A: Because while the chairman of the Joint Chiefs will offer his best military advice, we don't do policy. We do military operations in support of civilian policy initiatives. And it's certainly reasonable to assume there will be a shift in policies with a new administration. So we continue to track ongoing operations and anticipate how they might change as we adjust to the new policies of the next administration. That way the chairman of the Joint Chiefs can initiate a good discussion on those operations, give the risks associated with various courses of action and we'll all be ready to execute whatever policy the new administration decides on.
Q: That sounds very textbook, but can the Joint Chiefs really give their best military advice without trying to impact policy?
A: The situation we absolutely want to avoid is the chairman or Joint Staff meeting with the next administration's transition team for the first time and creating the impression that we're trying to shape the agenda or steer their decisions. We just can't afford to leave that impression. So we will be completely transparent in our actions, and as quickly as possible we want to show the next administration how best to utilize our capabilities and how best to interface with combatant commanders to guide policy in the direction they choose. Of course the chairman will offer his best military advice, and the next administration will be free to take it or leave it.

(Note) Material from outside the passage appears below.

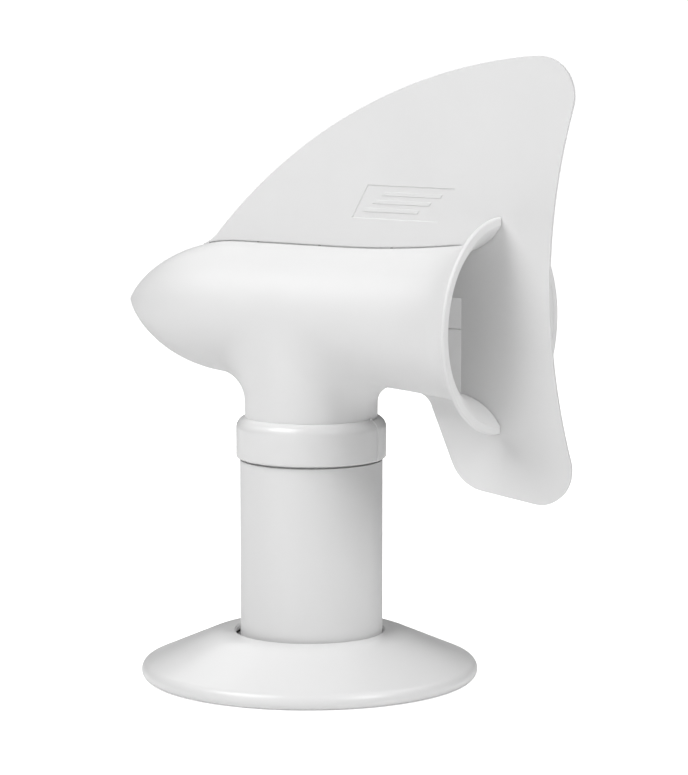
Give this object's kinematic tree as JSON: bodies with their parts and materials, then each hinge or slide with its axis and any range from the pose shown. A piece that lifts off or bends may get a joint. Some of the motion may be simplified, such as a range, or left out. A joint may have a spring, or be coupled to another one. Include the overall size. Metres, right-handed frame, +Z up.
{
  "type": "rotating roof vent",
  "caption": "Wind-turned vent head with a bullet nose, flared mouth and tall tail fin, pivoting on a round stack tube with a conical skirt over its roof flange.",
  "frame": {"origin": "the stack's axis where the vent's gasket meets the roof", "axes": "+Z up along the stack, -X towards the nose, +X towards the mouth and the tail fin, the fin in the XZ plane"},
  "size_m": [0.2467, 0.158, 0.2925],
  "materials": {
    "white_plastic": "moulded white plastic, satin to glossy",
    "pipe_plastic": "extruded white pipe, matte",
    "inner_plastic": "ribbed moulding, matte",
    "bearing_plastic": "slippery natural acetal",
    "black_rubber": "soft moulded rubber",
    "stainless": "turned stainless steel"
  },
  "bodies": {
    "base": {"roof_gasket": "black_rubber", "mounting_flange": "inner_plastic", "pipe_seal": "black_rubber", "stack_tube": "pipe_plastic", "bearing_spider": "inner_plastic", "bushing_upper": "bearing_plastic", "bushing_lower": "bearing_plastic"},
    "head": {"head_shell": "white_plastic", "tail_fin": "white_plastic", "fin_pins": "stainless", "head_yoke": "inner_plastic", "yoke_screws": "stainless", "spindle": "stainless", "thrust_washer": "bearing_plastic", "lower_washer": "bearing_plastic", "spindle_clip": "stainless", "collar_half_left": "white_plastic", "collar_half_right": "white_plastic", "collar_pins": "stainless"},
    "skirt": {"trim_skirt": "white_plastic"}
  },
  "joints": [
    {"name": "head_turn", "type": "hinge", "parent": "base", "child": "head", "pos_m": [0, 0, 0.104], "axis": [0, 0, 1], "continuous": true},
    {"name": "skirt_lift", "type": "slide", "parent": "base", "child": "skirt", "axis": [0, 0, 1], "range_m": [0, 0.065]}
  ]
}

Q: In past presidential transitions it's taken new administrations more than eight months on average to staff the government with sub-Cabinet appointees. Given the dangers we talked about, do you think the nation can afford to wait eight months before the next administration fully hits its stride?

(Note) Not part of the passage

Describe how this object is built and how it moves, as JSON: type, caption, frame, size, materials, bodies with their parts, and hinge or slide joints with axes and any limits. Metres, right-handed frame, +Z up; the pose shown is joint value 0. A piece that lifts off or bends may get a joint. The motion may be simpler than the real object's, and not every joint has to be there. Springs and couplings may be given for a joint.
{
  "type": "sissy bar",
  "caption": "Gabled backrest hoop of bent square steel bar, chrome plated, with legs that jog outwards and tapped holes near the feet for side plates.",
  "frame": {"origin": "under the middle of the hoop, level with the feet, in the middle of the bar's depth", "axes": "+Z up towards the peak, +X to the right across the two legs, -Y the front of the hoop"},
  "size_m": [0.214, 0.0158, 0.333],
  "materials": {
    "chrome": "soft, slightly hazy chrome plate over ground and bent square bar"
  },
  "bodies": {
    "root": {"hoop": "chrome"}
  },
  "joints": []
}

A: I think it's very much in the nation's interest that we fill presidential appointments as soon as possible. The current administration took some steps to expedite that process, such as inviting both campaigns to give lists of potential nominees in order to start the security clearance process well before the election, and that effort is ongoing. Of course, Congress plays a big role in determining how quickly nominations move, and I think the urgency of the situation is well understood on Capitol Hill. I expect nominations to move faster than normal, but this is a problem that needs fixing.
Q: What kind of transition schedule do you foresee?
A: We anticipate that shortly after the election members of the transition team will show up at the Pentagon and initiate talks at the level of the Office of the Secretary of Defense. The Joint Staff will be prepared to engage in those talks as requested.
Q: Was there any advance contact between the campaigns and the Pentagon to shorten the learning curve?
A: No, we were prohibited from dealing with any campaign representatives by order of the White House. I would also point out that the chairman knows that we have a sitting president until January 20, 2009, and he deserves our complete support and loyalty. There cannot be any sense of shared responsibility. That's why when the small transition team was established it was walled off from the rest of the Joint Staff, so no one lost focus on ongoing operations. While everyone else continued with their daily business, the transition team looked for ways to help the chairman frame his advice for the next administration.
Q: In the gap between the election and the staffing of a new administration, can the Joint Staff help serve as backfill for the many political appointees who leave the Pentagon?
A: No, as the political appointees in the Office of the Secretary of Defense leave, career civil servants will step into those positions on an acting basis. It's in no one's interest that we militarize those positions. What the Joint Staff will do is be proactive in trying to provide those civilian professionals with whatever help they need. The point I would emphasize is there really is no void created. We just lose one layer of depth in OSD. Good career civilians will step in as placeholders until the next appointees arrive, with all the responsibilities those positions entail.
Q: Do you have any advice for those potential new appointees?
A: There are 49 core presidential appointees in the Pentagon at the secretary, service secretary and principal deputy levels -- with many more below them -- and I would just stress to all of them that the period of transition before they actually assume their new duties is a profoundly valuable time, and I hope they take advantage of it. They will have a rare opportunity to really study an issue or problem without the press of day-to-day business, which can get so distracting around here that it's often all but impossible to contemplate long-term strategy.
Q: And what marching orders do you give those inside the Pentagon to make the transition as smooth as possible?
A: We want to do absolutely everything possible to shorten the learning curve for the new administration's national security team. We want to shrink that gap between administrations that we are all worried about. If the past is any indicator, many of the officials in the new administration will have already served in the Pentagon or national security structure in some capacity, and hopefully that will further shorten the learning curve.